The output of running that through crystal i file.cr is:

[warn] kevent: Bad file descriptor
[warn] kevent: Bad file descriptor
[warn] kevent: Bad file descriptor
...

My guess is that we'll need to make the interpreter aware of fork, but I'm not sure.

asterite avatar Jul 10 '22 19:07 asterite

@straight-shoota This is a very complex bug and I think it is worth tracking it in #11555.

cyangle avatar Jul 11 '22 22:07 cyangle

@asterite I have a partial fix for this defunct process issue.

The signal handlers were skipped for interpreted mode.

But it only fixes part of the issue.

Try interpreting spec/std/process_spec.cr with and without this patch.

Somehow, the example code works with release build but not debug build.

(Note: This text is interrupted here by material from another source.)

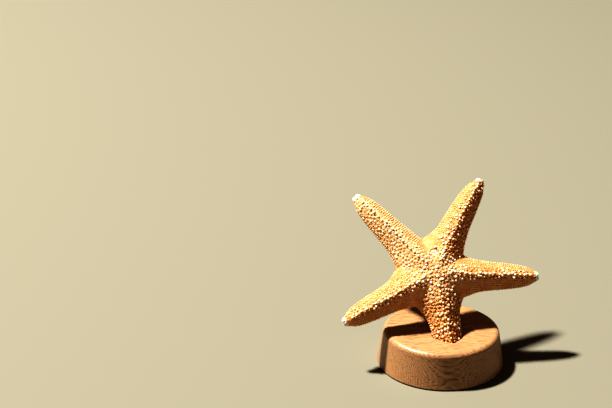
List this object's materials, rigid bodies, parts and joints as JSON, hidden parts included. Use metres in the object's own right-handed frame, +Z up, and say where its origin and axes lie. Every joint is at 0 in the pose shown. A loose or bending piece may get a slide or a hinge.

diff --git a/src/kernel.cr b/src/kernel.cr
index 9f63d2ffc..0af75e9a7 100644
--- a/src/kernel.cr
+++ b/src/kernel.cr
@@ -523,7 +523,7 @@ end
   end
 {% end %}
 
-{% unless flag?(:interpreted) || flag?(:wasm32) %}
+{% unless flag?(:wasm32) %}
   {% unless flag?(:win32) %}
     # Background loop to cleanup unused fiber stacks.
     spawn(name: "Fiber Clean Loop") do
@@ -536,6 +536,7 @@ end
     Signal.setup_default_handlers
   {% end %}
 
+  {% unless flag?(:interpreted) %}
   # load debug info on start up of the program is executed with CRYSTAL_LOAD_DEBUG_INFO=1
   # this will make debug info available on print_frame that is used by Crystal's segfault handler
   #
@@ -544,6 +545,7 @@ end
   # - Other values will load debug info on demand: when the backtrace of the first exception is generated
   Exception::CallStack.load_debug_info if ENV["CRYSTAL_LOAD_DEBUG_INFO"]? == "1"
   Exception::CallStack.setup_crash_handler
+  {% end %}
 
   {% if flag?(:preview_mt) %}
     Crystal::Scheduler.init_workers

cyangle avatar Jul 12 '22 01:07 cyangle

With a release mode compiler built from my git branch, I could run all tests of kemal and lucky successfully with the interpreter.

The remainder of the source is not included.